Does this apply to B2B sales too?

The Consumer Rights Directive applies to business-to-consumer (B2C) transactions. If you sell exclusively to other businesses, BW 6:230v lid 3 does not apply. But if your shop serves both consumers and businesses, you need compliant button text for all orders since you cannot always distinguish B2B from B2C at checkout.

What about subscription services and recurring payments?

The same rule applies to the initial order. If you are signing someone up for a subscription, the button must indicate they are committing to pay. Many subscription businesses add extra clarity with labels like "Start paid subscription" or "Subscribe and pay now." That level of clarity is good practice and consistent with what the directive requires.

My shop is in English but I sell to Dutch consumers. Which rules apply?

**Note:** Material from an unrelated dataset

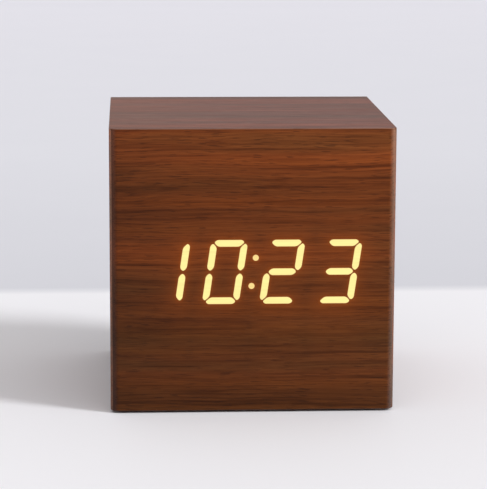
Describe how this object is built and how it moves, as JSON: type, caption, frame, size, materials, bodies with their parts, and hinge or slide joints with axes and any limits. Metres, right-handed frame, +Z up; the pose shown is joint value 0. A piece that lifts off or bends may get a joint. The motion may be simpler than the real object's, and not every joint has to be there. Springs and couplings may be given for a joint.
{
  "type": "digital alarm clock",
  "caption": "Small wooden cube alarm clock: slanted seven-segment digits shine through the front veneer; rear panel with push buttons, USB socket, sound slots and a tilting battery door.",
  "frame": {"origin": "on the table, under the middle of the cube: the rubber feet touch z = 0", "axes": "+Z up, the display faces -Y, +X is to the right as seen from the front"},
  "size_m": [0.063, 0.063, 0.0635],
  "materials": {
    "walnut": "satin walnut veneer on fibreboard, grain along the long run of each face",
    "walnut_veneer": "thin satin walnut veneer, grain level, translucent over the digits",
    "pine": "bare planed pine",
    "rubber": "matt",
    "black_abs": "fine moulded texture",
    "button_abs": "smooth",
    "switch_housing": "smooth",
    "screw_steel": "zinc plated",
    "tinned_steel": "bright tin plate",
    "spring_steel": "nickel plated wire",
    "nickel_strip": "nickel plated strip",
    "cell_sleeve": "printed shrink sleeve over a steel can",
    "reflector_plastic": "white moulded plastic",
    "display_resin": "clear amber casting resin, lit from behind",
    "laminate": "green solder mask on glass fibre laminate",
    "chip_epoxy": "matt moulded epoxy",
    "buzzer_plastic": "smooth",
    "capacitor_sleeve": "shrink sleeve",
    "ribbon_insulation": "grey flexible insulation",
    "red_insulation": "flexible insulation",
    "black_insulation": "flexible insulation"
  },
  "bodies": {
    "case": {"top_board": "walnut", "bottom_board": "walnut", "left_board": "walnut", "right_board": "walnut", "front_board": "walnut", "front_veneer": "walnut_veneer", "corner_block_lower_left": "pine", "corner_block_lower_right": "pine", "corner_block_upper_left": "pine", "corner_block_upper_right": "pine", "board_rail_lower": "pine", "board_rail_upper": "pine", "foot_front_left": "rubber", "foot_front_right": "rubber", "foot_rear_left": "rubber", "foot_rear_right": "rubber", "rear_panel": "black_abs", "battery_tray": "black_abs", "panel_screw_lower_left": "screw_steel", "panel_screw_lower_right": "screw_steel", "panel_screw_upper_left": "screw_steel", "panel_screw_upper_right": "screw_steel", "board_screw_lower": "screw_steel", "board_screw_upper": "screw_steel", "set_switch": "switch_housing", "up_switch": "switch_housing", "down_switch": "switch_housing", "usb_tongue": "switch_housing", "usb_shell": "tinned_steel", "microphone": "tinned_steel", "crystal": "tinned_steel", "battery_1": "cell_sleeve", "battery_2": "cell_sleeve", "battery_3": "cell_sleeve", "battery_spring_1": "spring_steel", "battery_spring_2": "spring_steel", "battery_spring_3": "spring_steel", "battery_link_left": "nickel_strip", "battery_link_right": "nickel_strip", "battery_end_negative": "nickel_strip", "battery_end_positive": "nickel_strip", "display_reflector": "reflector_plastic", "display_resin": "display_resin", "display_led_board": "laminate", "main_board": "laminate", "rear_board": "laminate", "microcontroller": "chip_epoxy", "buzzer": "buzzer_plastic", "capacitor": "capacitor_sleeve", "ribbon_cable": "ribbon_insulation", "battery_wire_positive": "red_insulation", "battery_wire_negative": "black_insulation"},
    "door": {"battery_door": "black_abs"},
    "set_button": {"set_button": "button_abs"},
    "set_plunger": {"set_plunger": "button_abs"},
    "up_button": {"up_button": "button_abs"},
    "up_plunger": {"up_plunger": "button_abs"},
    "down_button": {"down_button": "button_abs"},
    "down_plunger": {"down_plunger": "button_abs"}
  },
  "joints": [
    {"name": "door_tilt", "type": "hinge", "parent": "case", "child": "door", "pos_m": [0, 0.0305, 0.01245], "axis": [-1, 0, 0], "range_deg": [0, 80]},
    {"name": "set_press", "type": "slide", "parent": "case", "child": "set_button", "axis": [0, -1, 0], "range_m": [0, 0.0004], "stiffness_N_per_m": 1000},
    {"name": "set_plunger_slide", "type": "slide", "parent": "case", "child": "set_plunger", "axis": [0, -1, 0], "range_m": [0, 0.0004]},
    {"name": "up_press", "type": "slide", "parent": "case", "child": "up_button", "axis": [0, -1, 0], "range_m": [0, 0.0004], "stiffness_N_per_m": 1000},
    {"name": "up_plunger_slide", "type": "slide", "parent": "case", "child": "up_plunger", "axis": [0, -1, 0], "range_m": [0, 0.0004]},
    {"name": "down_press", "type": "slide", "parent": "case", "child": "down_button", "axis": [0, -1, 0], "range_m": [0, 0.0004], "stiffness_N_per_m": 1000},
    {"name": "down_plunger_slide", "type": "slide", "parent": "case", "child": "down_plunger", "axis": [0, -1, 0], "range_m": [0, 0.0004]}
  ],
  "couplings": [
    {"joint": "set_plunger_slide", "follows": "set_press", "ratio": 1},
    {"joint": "up_plunger_slide", "follows": "up_press", "ratio": 1},
    {"joint": "down_plunger_slide", "follows": "down_press", "ratio": 1}
  ]
}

Dutch consumer law applies based on where the consumer is located, not the language of the shop. If your customer is in the Netherlands, BW 6:230v applies to their order. For English-language shops selling to Dutch customers, "Order with payment obligation" or "Buy and pay now" satisfy the requirement. Generic labels like "Place order" or "Confirm" do not.

Will my payment provider or platform warn me about this?

Payment providers like Mollie, Stripe and Adyen process payments but do not audit your checkout page for legal compliance. Platforms like Shopify and WooCommerce supply the tools but leave legal responsibility with the shop owner. Checking your button text is your responsibility.